Let's continue to assume that the distant explosion deposits 10^(28) Joules, even though some of that would be used up in the heating of the atmosphere and oceans. It would appear that the crust might be heated by several hundred degrees C. That's hotter than anyone would enjoy, but perhaps not enough to melt rocks and minerals.

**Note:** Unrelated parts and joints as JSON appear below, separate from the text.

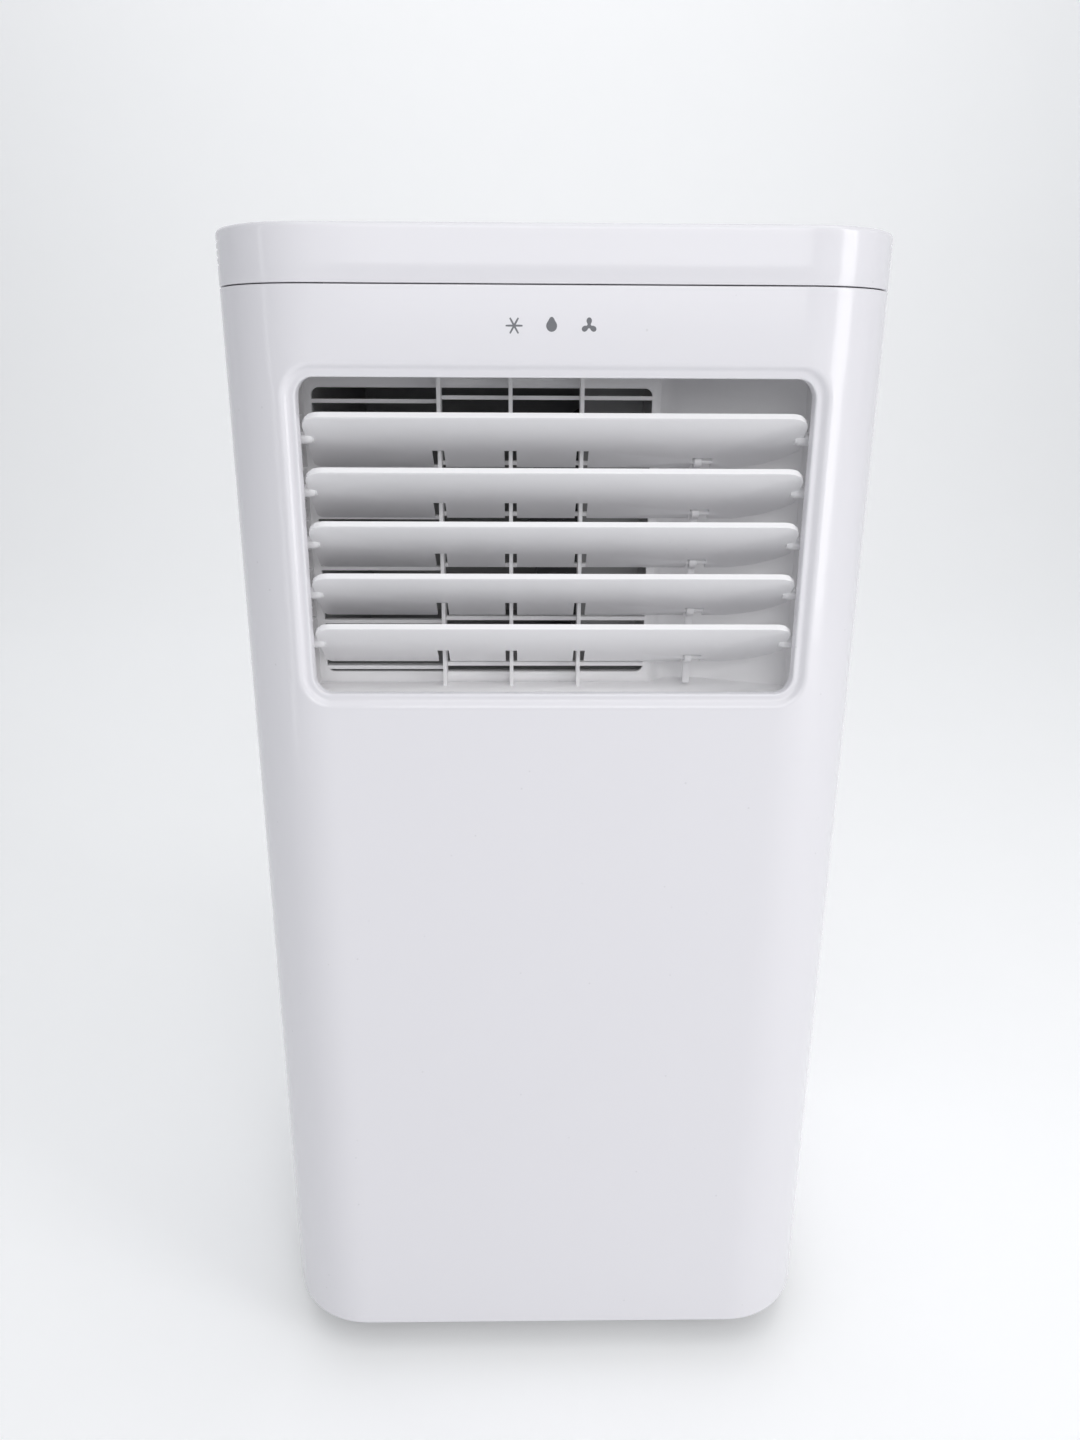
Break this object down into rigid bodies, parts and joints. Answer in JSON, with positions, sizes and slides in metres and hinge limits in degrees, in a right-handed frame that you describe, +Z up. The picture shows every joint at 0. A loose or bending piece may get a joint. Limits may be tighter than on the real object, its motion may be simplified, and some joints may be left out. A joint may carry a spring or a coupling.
{
  "type": "portable air conditioner",
  "caption": "Floor-standing room air conditioner on swivel casters with a louvred front outlet, top controls, rear filter cassette and rear exhaust hose socket.",
  "frame": {"origin": "on the floor under the centre of the housing", "axes": "+Z up, the louvred front faces -Y, +X to the right seen from the front"},
  "size_m": [0.34, 0.31, 0.685],
  "materials": {
    "shell_white": "glossy white moulded plastic",
    "louvre_white": "white plastic, light satin gloss",
    "inner_plastic": "unpainted light grey plastic",
    "panel_grey": "glossy pale grey fascia",
    "button_grey": "satin keys",
    "display_black": "smoked display window",
    "mark_grey": "printed mark",
    "fan_black": "black fan plastic",
    "motor_steel": "zinc coated motor can",
    "coil_metal": "thin fins, mill finish",
    "copper": "drawn copper tube",
    "compressor_black": "black enamel",
    "rubber_dark": "soft rubber",
    "box_steel": "galvanised sheet",
    "board_green": "circuit board",
    "tube_clear": "translucent hose",
    "mesh_dark": "woven filter mesh",
    "screw_steel": "plated steel",
    "caster_grey": "nylon caster body",
    "tyre_black": "caster tyre"
  },
  "bodies": {
    "housing": {"base_pan": "inner_plastic", "front_panel": "shell_white", "rear_shell": "shell_white", "top_cover": "shell_white", "grip_left": "shell_white", "grip_right": "shell_white", "control_panel": "panel_grey", "display_window": "display_black", "front_mark": "mark_grey", "outlet_liner": "louvre_white", "outlet_grille": "louvre_white", "blower_cover": "inner_plastic", "blower_scroll": "inner_plastic", "blower_motor": "motor_steel", "evaporator": "coil_metal", "drip_tray": "inner_plastic", "condenser": "coil_metal", "condenser_scroll": "inner_plastic", "condenser_motor": "motor_steel", "exhaust_duct": "inner_plastic", "exhaust_collar": "shell_white", "compressor": "compressor_black", "accumulator": "compressor_black", "compressor_grommets": "rubber_dark", "suction_line": "copper", "discharge_line": "copper", "liquid_line": "copper", "filter_drier": "copper", "electric_box": "box_steel", "control_board": "board_green", "run_capacitor": "box_steel", "drain_tube": "tube_clear", "cord_grommet": "rubber_dark", "case_screws": "screw_steel"},
    "louvre_1": {"louvre_1": "louvre_white"},
    "louvre_2": {"louvre_2": "louvre_white"},
    "louvre_3": {"louvre_3": "louvre_white"},
    "louvre_4": {"louvre_4": "louvre_white"},
    "louvre_5": {"louvre_5": "louvre_white"},
    "tie_bar": {"tie_bar": "louvre_white"},
    "button_power": {"button_power": "button_grey"},
    "button_mode": {"button_mode": "button_grey"},
    "button_speed": {"button_speed": "button_grey"},
    "button_timer": {"button_timer": "button_grey"},
    "button_up": {"button_up": "button_grey"},
    "button_down": {"button_down": "button_grey"},
    "blower_wheel": {"blower_wheel": "fan_black"},
    "condenser_wheel": {"condenser_wheel": "fan_black"},
    "filter_cassette": {"filter_frame": "shell_white", "filter_mesh": "mesh_dark"},
    "drain_plug_upper": {"drain_plug_upper": "rubber_dark"},
    "drain_plug_lower": {"drain_plug_lower": "rubber_dark"},
    "caster_fork_fl": {"caster_fork_fl": "caster_grey"},
    "caster_wheels_fl": {"caster_wheels_fl": "tyre_black"},
    "caster_fork_fr": {"caster_fork_fr": "caster_grey"},
    "caster_wheels_fr": {"caster_wheels_fr": "tyre_black"},
    "caster_fork_rl": {"caster_fork_rl": "caster_grey"},
    "caster_wheels_rl": {"caster_wheels_rl": "tyre_black"},
    "caster_fork_rr": {"caster_fork_rr": "caster_grey"},
    "caster_wheels_rr": {"caster_wheels_rr": "tyre_black"}
  },
  "joints": [
    {"name": "louvre_1_tilt", "type": "hinge", "parent": "housing", "child": "louvre_1", "pos_m": [0, -0.135, 0.5874], "axis": [1, 0, 0], "range_deg": [0, 115]},
    {"name": "louvre_2_tilt", "type": "hinge", "parent": "housing", "child": "louvre_2", "pos_m": [0, -0.135, 0.56085], "axis": [1, 0, 0], "range_deg": [0, 115]},
    {"name": "louvre_3_tilt", "type": "hinge", "parent": "housing", "child": "louvre_3", "pos_m": [0, -0.135, 0.5343], "axis": [1, 0, 0], "range_deg": [0, 115]},
    {"name": "louvre_4_tilt", "type": "hinge", "parent": "housing", "child": "louvre_4", "pos_m": [0, -0.135, 0.50775], "axis": [1, 0, 0], "range_deg": [0, 115]},
    {"name": "louvre_5_tilt", "type": "hinge", "parent": "housing", "child": "louvre_5", "pos_m": [0, -0.135, 0.4812], "axis": [1, 0, 0], "range_deg": [0, 115]},
    {"name": "tie_bar_pivot", "type": "hinge", "parent": "louvre_1", "child": "tie_bar", "pos_m": [0.0755, -0.11924, 0.57509], "axis": [1, 0, 0], "range_deg": [-115, 0]},
    {"name": "press_power", "type": "slide", "parent": "housing", "child": "button_power", "axis": [0, 0, -1], "range_m": [0, 0.0012], "stiffness_N_per_m": 400, "springref_m": -0.0004},
    {"name": "press_mode", "type": "slide", "parent": "housing", "child": "button_mode", "axis": [0, 0, -1], "range_m": [0, 0.0012], "stiffness_N_per_m": 400, "springref_m": -0.0004},
    {"name": "press_speed", "type": "slide", "parent": "housing", "child": "button_speed", "axis": [0, 0, -1], "range_m": [0, 0.0012], "stiffness_N_per_m": 400, "springref_m": -0.0004},
    {"name": "press_timer", "type": "slide", "parent": "housing", "child": "button_timer", "axis": [0, 0, -1], "range_m": [0, 0.0012], "stiffness_N_per_m": 400, "springref_m": -0.0004},
    {"name": "press_down", "type": "slide", "parent": "housing", "child": "button_down", "axis": [0, 0, -1], "range_m": [0, 0.0012], "stiffness_N_per_m": 400, "springref_m": -0.0004},
    {"name": "press_up", "type": "slide", "parent": "housing", "child": "button_up", "axis": [0, 0, -1], "range_m": [0, 0.0012], "stiffness_N_per_m": 400, "springref_m": -0.0004},
    {"name": "blower_spin", "type": "hinge", "parent": "housing", "child": "blower_wheel", "pos_m": [0.0635, 0, 0.5307], "axis": [0, 1, 0], "continuous": true},
    {"name": "condenser_fan_spin", "type": "hinge", "parent": "housing", "child": "condenser_wheel", "pos_m": [0.0325, 0.045, 0.158], "axis": [0, 1, 0], "continuous": true},
    {"name": "filter_pull", "type": "slide", "parent": "housing", "child": "filter_cassette", "axis": [0, 1, 0], "range_m": [0, 0.06]},
    {"name": "upper_drain_pull", "type": "slide", "parent": "housing", "child": "drain_plug_upper", "axis": [0, 1, 0], "range_m": [0, 0.02]},
    {"name": "lower_drain_pull", "type": "slide", "parent": "housing", "child": "drain_plug_lower", "axis": [0, 1, 0], "range_m": [0, 0.02]},
    {"name": "swivel_fl", "type": "hinge", "parent": "housing", "child": "caster_fork_fl", "pos_m": [-0.122, -0.107, 0.035], "axis": [0, 0, 1], "continuous": true},
    {"name": "roll_fl", "type": "hinge", "parent": "caster_fork_fl", "child": "caster_wheels_fl", "pos_m": [-0.122, -0.099, 0.015], "axis": [1, 0, 0], "continuous": true},
    {"name": "swivel_fr", "type": "hinge", "parent": "housing", "child": "caster_fork_fr", "pos_m": [0.122, -0.107, 0.035], "axis": [0, 0, 1], "continuous": true},
    {"name": "roll_fr", "type": "hinge", "parent": "caster_fork_fr", "child": "caster_wheels_fr", "pos_m": [0.122, -0.099, 0.015], "axis": [1, 0, 0], "continuous": true},
    {"name": "swivel_rl", "type": "hinge", "parent": "housing", "child": "caster_fork_rl", "pos_m": [-0.122, 0.107, 0.035], "axis": [0, 0, 1], "continuous": true},
    {"name": "roll_rl", "type": "hinge", "parent": "caster_fork_rl", "child": "caster_wheels_rl", "pos_m": [-0.122, 0.115, 0.015], "axis": [1, 0, 0], "continuous": true},
    {"name": "swivel_rr", "type": "hinge", "parent": "housing", "child": "caster_fork_rr", "pos_m": [0.122, 0.107, 0.035], "axis": [0, 0, 1], "continuous": true},
    {"name": "roll_rr", "type": "hinge", "parent": "caster_fork_rr", "child": "caster_wheels_rr", "pos_m": [0.122, 0.115, 0.015], "axis": [1, 0, 0], "continuous": true}
  ],
  "couplings": [
    {"joint": "louvre_2_tilt", "follows": "louvre_1_tilt", "ratio": 1},
    {"joint": "louvre_3_tilt", "follows": "louvre_1_tilt", "ratio": 1},
    {"joint": "louvre_4_tilt", "follows": "louvre_1_tilt", "ratio": 1},
    {"joint": "louvre_5_tilt", "follows": "louvre_1_tilt", "ratio": 1},
    {"joint": "tie_bar_pivot", "follows": "louvre_1_tilt", "ratio": -1}
  ]
}
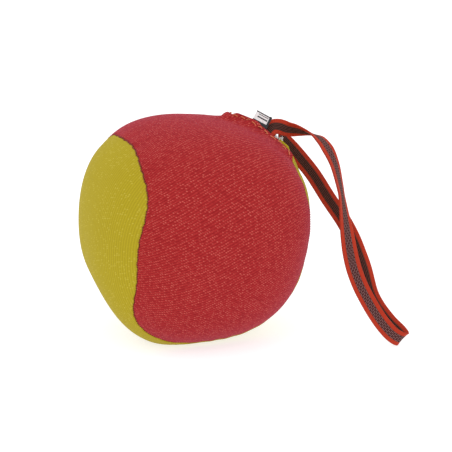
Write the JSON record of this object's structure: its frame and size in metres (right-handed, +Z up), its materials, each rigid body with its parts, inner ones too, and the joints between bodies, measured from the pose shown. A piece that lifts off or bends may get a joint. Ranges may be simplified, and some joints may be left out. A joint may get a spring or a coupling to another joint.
{
  "type": "juggling ball",
  "caption": "Stuffed cloth ball of two interlocking curved panels in two colours, rounded-cube shaped, with a flat webbing hand loop and a small folded label in its closing seam.",
  "frame": {"origin": "on the floor under the ball's centre, in the middle of the flat that it rests on", "axes": "+Z up, -Y towards the side that shows most of the red panel, +X towards the hand loop"},
  "size_m": [0.2105, 0.1502, 0.1429],
  "materials": {
    "red_cloth": "coarse twill, matt with a pink fleck",
    "yellow_cloth": "finely ribbed, matt",
    "stuffing": "loose fibre",
    "seam_thread": "spun sewing thread",
    "topstitch_thread": "spun sewing thread",
    "webbing": "woven webbing with dark grip lines",
    "label": "woven satin tape"
  },
  "bodies": {
    "ball": {"red_panel": "red_cloth", "yellow_panel": "yellow_cloth", "stuffing": "stuffing", "seam_thread": "seam_thread", "closing_topstitch": "topstitch_thread", "loop_tail_front": "webbing", "loop_tail_back": "webbing"},
    "loop": {"hand_loop": "webbing"},
    "tag": {"label": "label"}
  },
  "joints": [
    {"name": "loop_swing", "type": "hinge", "parent": "ball", "child": "loop", "pos_m": [0.0485, 0.0088, 0.1299], "axis": [0, -1, 0], "range_deg": [0, 110], "deforming": ["hand_loop"]},
    {"name": "label_flip", "type": "hinge", "parent": "ball", "child": "tag", "pos_m": [0.0431, 0.0082, 0.1344], "axis": [0.8405, -0.3202, -0.4371], "range_deg": [0, 50]}
  ]
}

So, I would guess that if your enormous explosion occurred 10 Gpc from Earth, the atmosphere and oceans would be disrupted, but the Earth's crust would remain intact. Any life on Earth would very likely be destroyed. The one way you might get around this doomsday scenario is to make the explosion very brief, a matter of seconds or minutes. In that case, the energy would strike only one face of Earth, leaving the "dark side" momentarily unaffected. Lots and lots of very interesting phenomena would occur as the atmosphere and oceans reacted to half of their contents being vaporized; there would be flows of material that probably aren't really well described as "winds" or "currents". I would guess that if this event were a surprise, no humans would survive; but perhaps, just perhaps, if there were some advance warning (days? weeks? years?), those on the "dark side" of the Earth might devise some means of riding out the immediate effects. Would they be able to creep out of their shelters after a day (or week? or month? or year?) into a habitable world? Probably not. The atmosphere would probably be largely gone, and certainly whatever was left would be very different in composition (mostly water vapor?). The oceans would be greatly reduced in size.

That might make a very interesting scenario, actually.

If an explosion of the given size occurred anywhere "close" to the Earth, in the Local Supercluster of galaxies or the Local Group or the Milky Way, I think that the destruction of even the solid body of the Earth would be so extreme that you wouldn't have any survivors left for your story.